It takes only one incident to change the destinies of many. Pulitzer Prize winning author Jhumpa Lahiri’s second novel since The Namesake, The Lowland, is a striking reflection of this sad reality. It is sad because the novel at its core disturbs our own peace, makes us want to reach out to a relevant past, help change an action, set fresh wheels in motion and reclaim what is lost in not one, but many lives.
Set in post-colonial India in a middle-class Bengali household in Tollygunge in then Calcutta, the novel sheds light on the Naxalite movement — a peasant revolution — that emerged in the Naxalbari district of West Bengal in the mid 60s, and spread like wildfire among the urban youth. In the process, it also becomes a revelation on how the revolution dismantled a family and dissolved many a hope.
Subhash and Udayan Mitra, brothers born only 15 months apart, were inseparable as children. As kids, Udayan’s daring and fearlessness drew Subhash in; despite being the older of the two siblings, he not only became a participant in Udayan’s daredevilry, trespassing into Tolly Club and stealing golf balls, but also often acquiesced to his ways, joining school a year later to assuage a stubborn Udayan, who “protested at the notion of Subhash going without him”.
Having done exceptionally well in high school, the two brothers for the first time, part ways joining different colleges on either side of the city. In their separation, though brief, they unknowingly etch out different paths for themselves. Udayan, who by then is gravely affected by the government’s apathy toward the peasant cause, hopes like always, to excite Subhash’s interest. And like always, Subhash, who is both amused and fascinated by Udayan’s passion, also tries to reach out, only this time unsuccessfully.
Their distance grows wider when Subhash secures a fellowship to pursue a PhD in oceanography at a university in Rhode Island. Continents apart, it appears that their separation is sealed, with only letters written sparingly by Udayan, initially glorifying the movement and Mao Tse-tung’s ideals, and later about his elopement with a young, voracious reader Gauri and life back with their parents, who are unaccommodating to his new bride.
Nothing draws him to Tollygunge for a while. Nothing, but a telegram from home: “Udayan killed. Come back if you can.”
He returns to find his family ruined. His grieving parents won’t talk; Udayan’s wife Gauri, a ghost, carrying her past in her womb, is now an object his parents are willing to wash their hands off. Upset by the developments, and at the same time, seemingly attracted to Gauri, Subhash makes her a proposition of marriage and offers to take her to Rhode Island, to save her the ignominy of his parents and rid her off her haunting past. Gauri, who finds it hard to distinguish Subhash’s voice from her now-dead husband, hesitantly accepts his offer.
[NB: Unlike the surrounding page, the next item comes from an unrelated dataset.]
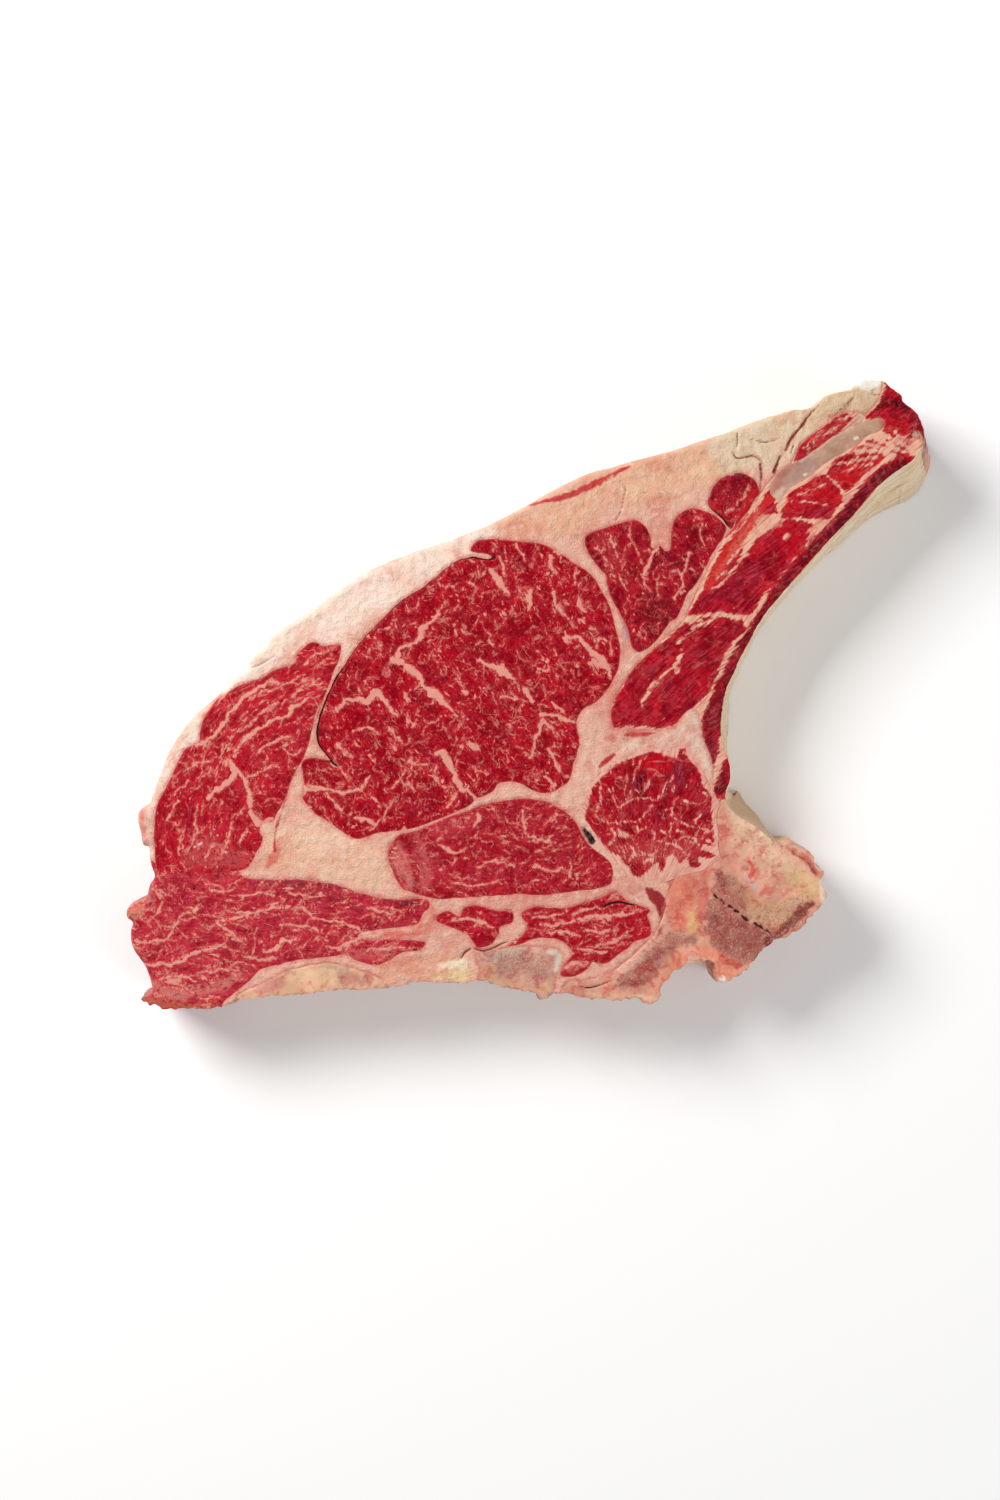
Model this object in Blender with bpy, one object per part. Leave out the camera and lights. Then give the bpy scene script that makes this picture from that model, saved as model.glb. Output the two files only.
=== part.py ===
"""Raw bone-in rib steak: muscles, bones and fat as separate solids through the cut's thickness.

Frame: +Z up, X and Y in the cut face, origin at the centre of the bounding box's underside.
The rib bone points to +X +Y, the backbone lies at +X -Y and the outer fat faces -X +Y.
Outlines are read on the top cut face, in millimetres, and turned into smooth closed curves.
"""
import math

import bpy
import bmesh
from mathutils import Vector

# ---- driving dimensions (metres) ------------------------------------------------------------
MM = 0.001
THICKNESS = 40 * MM              # one rib thick
FRAME_SHIFT = (-1.7 * MM, -0.1 * MM)    # centres the bounding box on the origin
GAP = 0.3 * MM                   # clearance between neighbouring pieces
BULGE = 1.6 * MM                 # how far a free side swells at mid height
TOP_ROUND = 0.6 * MM             # how far the rim draws in at the upper cut face
FOOT_ROUND = 1.2 * MM            # how far it draws in at the face that it rests on
RIM_SHARPNESS = 8                # higher keeps that rounding closer to the faces
LEAN_CURVE = 1.3                 # above 1, a leaning wall is steeper near the top
OVERSHOOT = 6 * MM               # how far a cutting prism passes both faces
SPLINE_STEPS = 2                 # curve points made between two outline points
RIB_SIDES = 12                   # corners of the rib bone's oval section

# Heights of the side wall's rings, as fractions of the thickness.
WALL_LEVELS = (0.0, 0.05, 0.3, 0.7, 0.95, 1.0)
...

From here, the narrative takes a turn, which one wished could have been dreamy, and just like Subhash believed, a hope for a better future for his brother’s wife, the child she carries, and for him too. But Lahiri, who at her best is the master of the unpredictable, weaves a poignant tale, in which her characters’ melancholy-driven impulsiveness continues to drive her story.
Gauri gives birth to Bela, but in her she sees Udayan, her own failure at preventing him from being involved in the movement, the blood that is still fresh on her hands and the reason for all her sadness. Subhash, who in Bela, sees the cause of all his joy, hopes to one day secure her mother’s love. His only fear is that his daughter will someday know that she is not his. Back home his parents rot; their grief compounded by their second son marrying the same woman they could never accept. In doing so, they are denied happiness, twice.
The story moves, but moves with so much sadness that it makes you feel heavy from within. The characters alter between living in the past and dealing with the present. In the end, happiness is retrieved, but grudgingly.
Lahiri’s work took me back to another powerful writer Mahashweta Devi’s play Mother of 1084. While it may appear to be a socio-political commentary, at its heart it is very emotional; there are no judgments being made about the movement, there is just gloom; it is a reflection of lives altered with an action, for some considered ennobling, for some unpardonable, but for a few, a tragedy that unveils itself differently with every passing day.
As a diasporic Indian writer, Lahiri’s work becomes an important critique on grief that can never be escaped, even continents away. You take it along with you, weave a life around it, in the quest of happiness.
What is most interesting is that Lahiri gives everyone a chance to tell you their story, not with the intention to justify their actions, but to convey what needs to be heard. Her narrative once linear, slowly and craftily shifts, between the past and present. Her intelligent craftsmanship does not disappoint, when in the end, she transmits to her reader the voice that you have most waited and wanted to hear. The Lowland, like most of Lahiri’s works, is worth many reads, mostly for the strong-hearted and the politically-charged.